A set of strategies developed by the Nechako watershed roundtable to improve the health of the Nechako watershed still has no funding to be implemented.
The development of the strategy was undertaken throughout 2015 and 2016, with its official launch in November 2016. However, the roundtable’s operational funding ended last October. Since then, the group has researching sustainable funding mechanisms that can be accessed through local governments.
“These kind of mechanisms, if successful, would be multi-year and provide more certainty for the roundtable versus shorter term, year-to-year grants,” explained Theresa Fresco with the Fraser Basin Council, which serves as secretariat for the roundtable.
The roundtable has recently requested a letter of support from the Regional District of Bulkley-Nechako for a $105,000 funding application for the Real Estate Foundation of B.C. However, this three-year funding agreement would only cover a portion of the roundtable’s operating budget and strategy implementation work. The total cost to implement the strategies would be approximately $250,000 annually.When asked if local governments should be funding this strategy, Fresco said that given the localization of impacts, there are “definitely opportunities to partner with local governments.”
“All local governments in the watershed have been very supportive of the roundtable and its work since its launch; however, we are still undertaking research to determine what a funding relationship could look like,” she said.“We are researching various local government funding mechanisms and where they have been successfully applied to watershed governance groups in other parts of B.C.,” she continued. “The next step will be to communicate our findings to municipalities and regional districts and discuss whether there is support to establish these kind of mechanisms to support the roundtable.”
Fresco says the health of the Nechako watershed is critical to the long-term social, economic, environmental and cultural well-being of all its residents. Yet, this system faces a number of significant challenges.
The changing climate has contributed to the mountain pine beetle epidemic and other adverse impacts; the iconic Nechako white sturgeon have become an endangered species; creeks and streams throughout the watershed have degraded; and the diversion of water out of the Nechako River system continues to impact many aspects of watershed health.
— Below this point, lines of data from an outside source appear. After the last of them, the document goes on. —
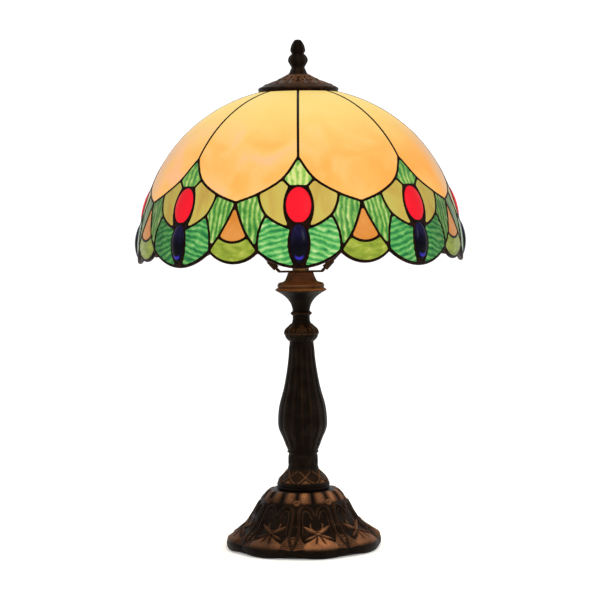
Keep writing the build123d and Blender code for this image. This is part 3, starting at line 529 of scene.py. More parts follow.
def bay_outlines():
    """Outline of each kind of pane, with the azimuth of its middle and whether it is a pair."""
    panel_left = turn(PANEL_FOOT, -BAY / 2)
    lower = joined(line((-BAY / 2, CROWN_EL), (-BAY / 2, J_TOP[1])), panel_left,
                   flip(panel_left)[::-1], line((BAY / 2, J_TOP[1]), (BAY / 2, CROWN_EL)),
                   line((BAY / 2, CROWN_EL), (-BAY / 2, CROWN_EL)))
    kite_side = PANEL_FOOT[PANEL_FOOT[:, 0] <= J_KITE[0] + 0.01]
    kite_half = np.vstack([kite_side, line(J_KITE, J_GEM)[1:]])
    kite = joined(kite_half, arc(J_GEM, GEM_TOP, flip([J_GEM])[0]), flip(kite_half)[::-1])
    olive_top = PANEL_FOOT[(PANEL_FOOT[:, 0] >= J_KITE[0] - 0.01) & (PANEL_FOOT[:, 0] <= J_OLIVE[0] + 0.01)]
    olive = joined(np.vstack([[J_KITE], olive_top, [J_OLIVE]]), OLIVE_SIDE, OLIVE_FOOT, OLIVE_GEM,
                   line(J_GEM, J_KITE))
    shoulder_top = PANEL_FOOT[PANEL_FOOT[:, 0] >= J_OLIVE[0] - 0.01]
    shoulder = joined(np.vstack([[J_OLIVE], shoulder_top]), DART_SIDE, VALLEY_LINE, DIVIDER[::-1],
                      OLIVE_SIDE[::-1])
    wing = joined(OLIVE_FOOT[::-1], DIVIDER, WING_FOOT, WING_GEM)
    dart_side = turn(DART_SIDE, -BAY / 2)
    dart = joined(dart_side, turn(DART_FOOT, -BAY / 2), flip(dart_side)[::-1])
    valley = turn(VALLEY_LINE, -BAY / 2)
    lime = joined(turn(DART_FOOT, -BAY / 2), flip(valley), turn(LIME_FOOT, -BAY / 2)[::-1], valley[::-1])
    return {
        "peach_panels": (lower, BAY / 2, False, 3.4), "green_kites": (kite, 0, False, 1.6),
        "olive_wings": (olive, 0, True, 1.8), "green_shoulders": (shoulder, 0, True, 1.3),
        "green_wings": (wing, 0, True, 1.3), "peach_darts": (dart, BAY / 2, False, 1.8),
        "lime_scallops": (lime, BAY / 2, False, 1.8),
    }


def to_chart(points):
    """Azimuth and elevation as flat millimetres across and up."""
    azimuth, elevation = np.asarray(points, float).T
    return np.stack([azimuth * np.cos(np.radians(elevation)), elevation], 1) * MM_PER_DEGREE


def from_chart(flat):
    """Azimuth and elevation of points laid out by to_chart."""
    elevation = flat[:, 1] / MM_PER_DEGREE
    return flat[:, 0] / MM_PER_DEGREE / np.cos(np.radians(elevation)), elevation


# ---- flat sheets
def inside(points, outline):
    """Which points lie inside a closed outline."""
    x, y = points[:, 0], points[:, 1]
    result = np.zeros(len(points), bool)
    for (x1, y1), (x2, y2) in zip(outline, np.roll(outline, -1, 0)):
        if y1 != y2:
            crosses = (y1 > y) != (y2 > y)
            result ^= crosses & (x < (x2 - x1) * (y - y1) / (y2 - y1) + x1)
    return result


def fill(loops, pitch):
    """Even triangles inside the first loop and outside the others."""
    outer, holes = loops[0], loops[1:]
    low, high = outer.min(0), outer.max(0)
    rows = []
    for k, y in enumerate(np.arange(low[1], high[1], pitch * 0.866)):
        x = np.arange(low[0] + (k % 2) * pitch / 2, high[0], pitch)
        rows.append(np.stack([x, np.full(len(x), y)], 1))
    grid = np.vstack(rows)
    border = np.vstack(loops)
    keep = inside(grid, outer)
    for hole in holes:
        keep &= ~inside(grid, hole)
    grid = grid[keep]
    clear = np.min(np.linalg.norm(grid[:, None] - border[None], axis=2), axis=1) > pitch * 0.6
    points = np.vstack([border, grid[clear]])
    edges, start = [], 0
    for loop in loops:
        count = len(loop)
        edges += [(start + k, start + (k + 1) % count) for k in range(count)]
        start += count
    found = delaunay_2d_cdt([Vector(p) for p in points], edges, [], 0, 1e-5)
    points, triangles = np.array([tuple(v) for v in found[0]]), np.array(found[2])
    middle = points[triangles].mean(1)
    keep = inside(middle, outer)
    for hole in holes:
        keep &= ~inside(middle, hole)
    return points, triangles[keep]


def sheet(points, triangles, front, back):
    """Faces of a closed sheet whose front and back skins share one flat pattern."""
    count = len(points)
    edges = np.vstack([triangles[:, [0, 1]], triangles[:, [1, 2]], triangles[:, [2, 0]]])
    rim = edges[~np.isin(edges[:, 0] * count + edges[:, 1], edges[:, 1] * count + edges[:, 0])]
    walls = np.stack([rim[:, 1], rim[:, 0], rim[:, 0] + count, rim[:, 1] + count], 1)
    faces = triangles.tolist() + (triangles[:, ::-1] + count).tolist() + walls.tolist()
    return np.vstack([front, back]), faces


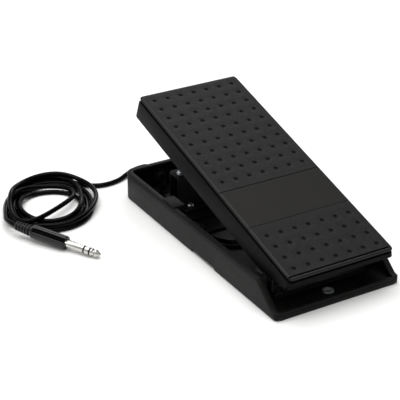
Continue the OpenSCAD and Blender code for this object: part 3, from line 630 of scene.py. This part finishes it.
# Under its edge the skin steps in, which leaves a shadow gap above the skirt
last = rim
for inset, z in [(0, 25.95), (0.2, 25.75), (1.25, 25.7), (1.35, UNDER_COVER)]:
    half, low, high = (TREAD_HALF - 0.5 - inset) * MM, (TREAD_HEEL + inset) * MM, (TREAD_TOE - inset) * MM
    ring = [bm.verts.new((min(max(v.co.x, -half), half), min(max(v.co.y, low), high), z * MM)) for v in rim]
    for k in range(len(rim)):
        n = (k + 1) % len(rim)
        bm.faces.new((last[k], ring[k], ring[n], last[n]))
    last = ring
bm.faces.new(last)
for v in bm.verts:
    x, y = corner_in(v.co.x / MM, v.co.y / MM)
    v.co.x, v.co.y = x * MM, y * MM
piece("tread_skin", bm, "treadle", "cover_plastic", ["tread_cover"], ON_TREADLE,
      materials=[FINISHES["cover_plastic"], PANEL, PIT, EDGE])


# ---- plug, turned on its own axis ----

def aimed(at, ahead, up=(0, 0, 1)):
    """Places a piece turned about Z so that its Z runs along ahead."""
    z = Vector(ahead).normalized()
    y = z.cross(Vector(up).cross(z)).normalized()
    x = y.cross(z)
    return Matrix.Translation(Vector(at) * MM) @ Matrix((x, y, z)).transposed().to_4x4() @ Matrix.Scale(1, 4)


PLUG_AT = (-135.4, 56.3, 5.6)
YAW, DIP = math.radians(-59), math.radians(4.2)
PLUG_WAY = (math.cos(DIP) * math.cos(YAW), math.cos(DIP) * math.sin(YAW), -math.sin(DIP))
ON_PLUG = aimed(PLUG_AT, PLUG_WAY)


def turned(name, profile, body, slot, place, flute=None, steps=64):
    """A turned or round moulded piece, which stands for the CAD node of the same name. Its grooves get a darker
    finish, which is painted shade.
    """
    bm = bmesh.new()
    spin(bm, profile, steps, flute)
    if flute:
        # Faces down in the grooves take the darker finish: painted shade
        for face in bm.faces:
            at = face.calc_center_median() / MM
            in_groove = 3 - HANDLE_L < at.z < -0.6 and math.hypot(at.x, at.y) < HANDLE_R - 0.5
            face.material_index = int(in_groove)
    return piece(f"{name}_turned", bm, body, slot, [name], place,
                 materials=[FINISHES[slot], GROOVE_SHADE] if flute else None)


def rounded(profile, radius, steps=3):
    """The profile with each inner corner eased by a small radius."""
    made = [profile[0]]
    for before, at, after in zip(profile, profile[1:], profile[2:]):
        a, b, c = (Vector(p) for p in (before, at, after))
        back, on = a - b, c - b
        r = min(radius, back.length * 0.45, on.length * 0.45)
        start, end = b + back.normalized() * r, b + on.normalized() * r
        for k in range(steps + 1):
            t = k / steps
            made.append(tuple((1 - t) ** 2 * start + 2 * t * (1 - t) * b + t * t * end))
    return made + [profile[-1]]


HANDLE_L = 33
HANDLE_R = 5.5
SHANK_R = 3.175
INSULATOR_R = 3.1
GRIP_TURN = math.radians(133)


def grip_flute(z, angle):
    """Two flat-bottomed grooves along the handle, open at its front."""
    away = min(abs((angle - GRIP_TURN + k * math.pi + math.pi / 2) % (2 * math.pi) - math.pi / 2) for k in (0, 1))
    along = min(max((z + HANDLE_L - 3) / 1.2, 0), 1)
    return 1.7 * along * min(max((0.36 - away) / 0.06, 0), 1)


plug_pieces = [
    turned("plug_handle", rounded([(-HANDLE_L, 0.5), (-HANDLE_L, 4.2), (-HANDLE_L + 2, HANDLE_R)], 0.8)
           + [(z, HANDLE_R) for z in np.linspace(-HANDLE_L + 2.6, -1.6, 24)]
           + rounded([(-1.2, HANDLE_R), (-0.3, 5.2), (0, 4.4), (0, 0.5)], 0.5), "base", "plug_pvc", ON_PLUG,
           grip_flute, 120),
    turned("plug_sleeve", rounded([(-1, 0.5), (-1, SHANK_R), (15.75, SHANK_R), (16, SHANK_R - 0.25), (16, 0.5)],
                                  0.1), "base", "chrome", ON_PLUG),
    turned("plug_rear_insulator", [(15.9, 0.5), (15.9, INSULATOR_R), (17.3, INSULATOR_R), (17.3, 0.5)],
           "base", "plug_pvc", ON_PLUG),
    turned("plug_ring", rounded([(17.2, 0.5), (17.2, 2.95), (17.45, SHANK_R), (20.75, SHANK_R), (21, 2.95),
                                 (21, 0.5)], 0.1), "base", "chrome", ON_PLUG),
    turned("plug_front_insulator", [(20.9, 0.5), (20.9, INSULATOR_R), (22.3, INSULATOR_R), (22.3, 0.5)],
           "base", "plug_pvc", ON_PLUG),
    turned("plug_tip", rounded([(22.2, 0.5), (22.2, 2.95), (22.45, SHANK_R), (23.3, SHANK_R), (24.4, 2.2),
                                (24.9, 2.1), (25.3, 2.25), (26.3, 3.1), (26.9, 3.1), (29.3, 1.7), (30.1, 1.2),
                                (30.5, 0.55), (30.5, 0.2)], 0.3), "base", "chrome", ON_PLUG),
]
boot = [(-48, 0.5), (-48, 2.4), (-47.4, 2.7)]
for k in range(5):
    low, core, rib = -46.8 + 2.8 * k, 2.7 + 0.17 * k, 3.7 + 0.2 * k
    boot += [(low, core), (low + 0.12, rib - 0.12), (low + 0.35, rib), (low + 1.2, rib + 0.04),
             (low + 1.45, rib - 0.1), (low + 1.6, core + 0.1)]
boot += [(-32.8, 3.6), (-32.8, 0.5)]
plug_pieces.append(turned("plug_boot", rounded(boot, 0.12, 2), "base", "plug_pvc", ON_PLUG))
ON_EXIT = aimed((-22, TOE_Y, 12), (0, 1, 0))
turned("cord_gland", rounded([(-7, 2.1), (-7, 3.6), (-3.8, 3.6), (-3.8, 5.6), (-2.6, 5.6), (-2.6, 4.5), (0, 4.5),
                              (0, 6), (1.3, 5.8), (1.5, 4.3), (3.4, 3.6), (3.6, 3.9), (4.4, 3.8), (4.6, 3.4),
                              (5.6, 3.15), (5.8, 3.5), (6.5, 3.4), (6.7, 3), (8, 2.7), (8, 0.5)], 0.25),
       "base", "rubber", ON_EXIT)


# ---- foot screws: low domed heads with a shallow cross ----

FOOT_SCREW_YS = (-99.8, 102)
bm = bmesh.new()
brim = [(0, 4.4), (0.5, 4.4), (0.85, 4.2), (1.15, 3.6), (1.35, 2.8)]
dome = [(1.5 - r * r * 0.02, r) for r in (2.2, 2.1, 1.9, 1.6, 1.3, 1, 0.7, 0.45)]
for y in FOOT_SCREW_YS:
    spin(bm, [(0.5, 1.55), (FLOOR_Z, 1.55)], 24, centre=(0, y))
    spin(bm, [(FLOOR_Z + z, r) for z, r in brim + dome], 72, centre=(0, y))
    for v in bm.verts:
        x, along_y = abs(v.co.x / MM), abs(v.co.y / MM - y)
        if v.co.z / MM > FLOOR_Z + 1.2 and min(x, along_y) < 0.38 and max(x, along_y) < 2:
            v.co.z -= 0.35 * MM
piece("foot_screws_domed", bm, "base", "zinc_steel", ["foot_screws"])


# ---- the other parts keep the CAD shape, with their edges rounded where they are plain ----

PLAIN = {"pivot_bracket": 0.25, "toe_stop_bracket": 0.25, "pot_bracket": 0.25, "toe_bumper": 0.7,
         "heel_stop_pads": 0.5, "rubber_feet": 0.4, "cable_clamp": 0.4, "axle_clips": 0.12}
for node, radius in PLAIN.items():
    slot = next(s["material_slot"] for s in frame["record"]["subparts"] if s["node"] == node)
    rounded_copy(node, radius, "base", slot)
for subpart in frame["record"]["subparts"]:
    node = frame["nodes"][subpart["node"]]
    if not node.hide_render:
        for k in range(len(node.material_slots)):
            node.material_slots[k].material = FINISHES[subpart["material_slot"]]


# ---- floor and light ----

plane = bpy.data.meshes.new("floor")
plane.from_pydata([(-4, -4, 0), (4, -4, 0), (4, 4, 0), (-4, 4, 0)], [], [(0, 1, 2, 3)])
floor = bpy.data.objects.new("floor", plane)
bpy.context.scene.collection.objects.link(floor)
plane.materials.append(surface("paper_white_matt", "#f4f4f3", "#f8f8f7", 1.2, 0.01, (0.85, 0.95), patch=300))


def softbox(name, at, aim, size, power):
    light = bpy.data.lights.new(name, "AREA")
    light.shape = "RECTANGLE"
    light.size, light.size_y = size
    light.energy = power
    made = bpy.data.objects.new(name, light)
    bpy.context.scene.collection.objects.link(made)
    made.location = at
    made.rotation_mode = "QUATERNION"
    made.rotation_quaternion = (Vector(aim) - Vector(at)).to_track_quat("-Z", "Y")
    return made


softbox("overhead", (-0.1, 0.15, 1.4), (0, 0, 0), (1.5, 1.5), 20)
softbox("left", (-1.3, 0.35, 0.75), (0, 0, 0.03), (0.3, 0.9), 1.6)
softbox("back", (0.72, 1.15, 0.72), (0, 0, 0.03), (0.5, 0.2), 1.5)
world = bpy.data.worlds.new("studio")
bpy.context.scene.world = world
world.use_nodes = True
world.node_tree.nodes["Background"].inputs["Color"].default_value = (1, 1, 1, 1)
world.node_tree.nodes["Background"].inputs["Strength"].default_value = 0.55
bpy.context.scene.view_settings.view_transform = "Standard"
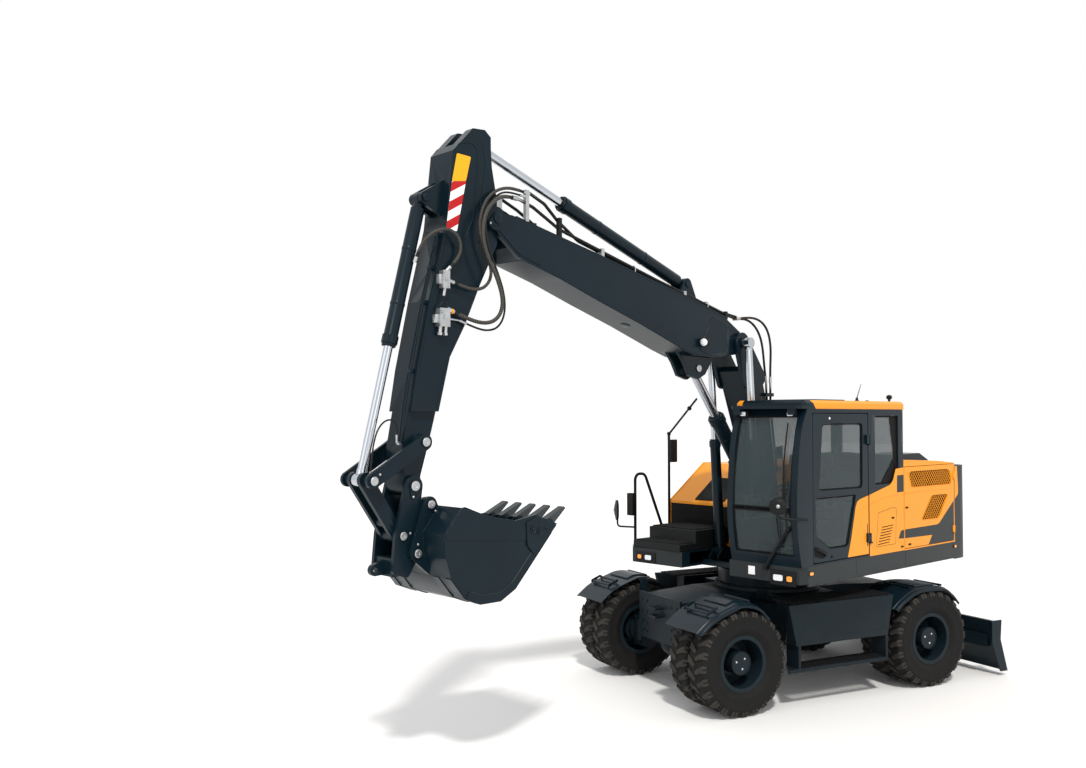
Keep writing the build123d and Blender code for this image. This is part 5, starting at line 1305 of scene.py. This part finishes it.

The roundtable’s report points out that Burns Lake has increased its turbidity over the last 30 years and has a higher algal content than previous years. It also says that mercury may be increasing in the lake as a result of dead trees. In addition, Burns Lake fish have been impacted by erosion and flooding, and there are concerns about loss of habitat and declining moose populations in the region.
Key actions proposed in the strategy include strengthening education and capacity of decision-makers and the public; strengthening data, information and knowledge; and strengthening planning, stewardship and beneficial management practices. Specific commitments, resources and timelines have not yet been established.
The Nechako watershed includes the eastern portion of the Regional District of Bulkley-Nechako and the western portion of the Regional District of Fraser‐Fort George. Located within the watershed are the communities of Burns Lake, Fraser Lake, Fort St. James, Vanderhoof and Prince George, as well as the traditional territories of several First Nations communities including the Wet’suwet’en First Nation, Cheslatta Carrier Nation and Lake Babine Nation.
All the municipalities in the watershed, a number of First Nations communities, technical experts and a several organizations and interested citizens were involved in the strategy’s development.